Maybe we’re trying to cure something that isn’t unwell. If it ain’t broke, don’t spend your children’s inheritance at the psychotherapist and the rest of your life on SSRIs that you don’t need.
This is not about depression. That’s another story. This is about you out there, battling with your own brain. You’re not depressed. You’re just trying to be a better person. They tell you to be mindful, aware, positive, appreciative: all good stuff, without question, but life isn’t like that.
More to the point, you’re not like that. Sure, part of you is at least a little of all those yummy things, and sometimes you’re zippeddy-pip with life and the universe. Sometimes you can go for months without losing a single sock in the laundry.
Yet there are periods when life all goes nasty, like a wet toothbrush falling into the cobwebs down there behind the sink, beyond where your cleaning powers go.

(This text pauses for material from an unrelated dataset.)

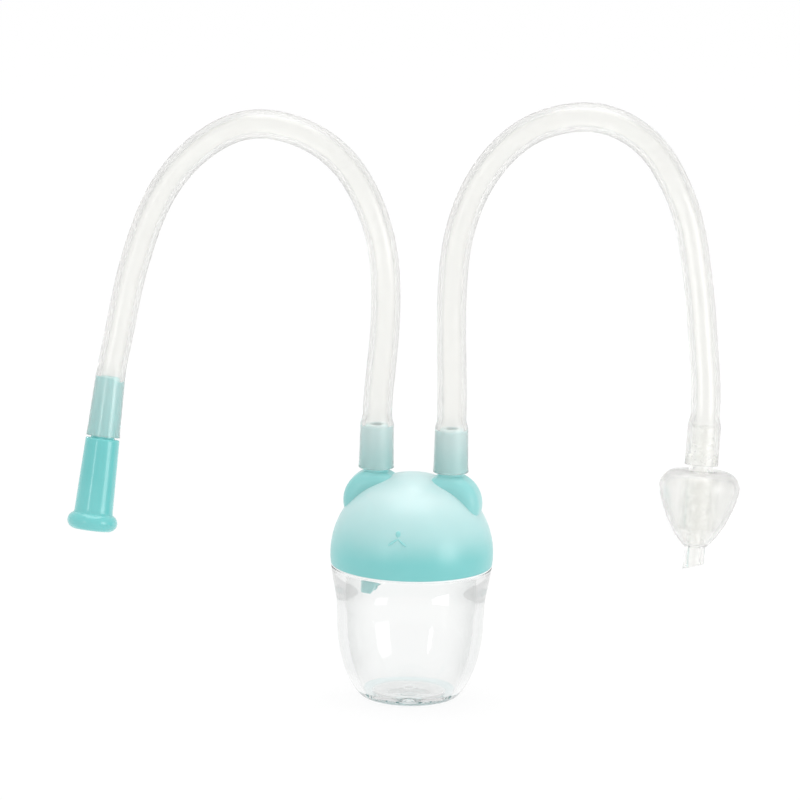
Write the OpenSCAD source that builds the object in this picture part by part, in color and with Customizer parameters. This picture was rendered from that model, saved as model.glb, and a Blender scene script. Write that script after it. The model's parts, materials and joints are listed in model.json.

Oh goody. My toothbrush is full of other people’s cruddy putrid waste, several species of insect larvae and oh, splendid, a black bic biro top covered in hair.
Inside you want to scream and wail and give out to the Lord of the Dance, but hang on, you’re meant to be all calm and see it for what it is. It’s just a dirty toothbrush. A mere peccadillo in the universal order of things.
So how do you react? Can you react in a positive way?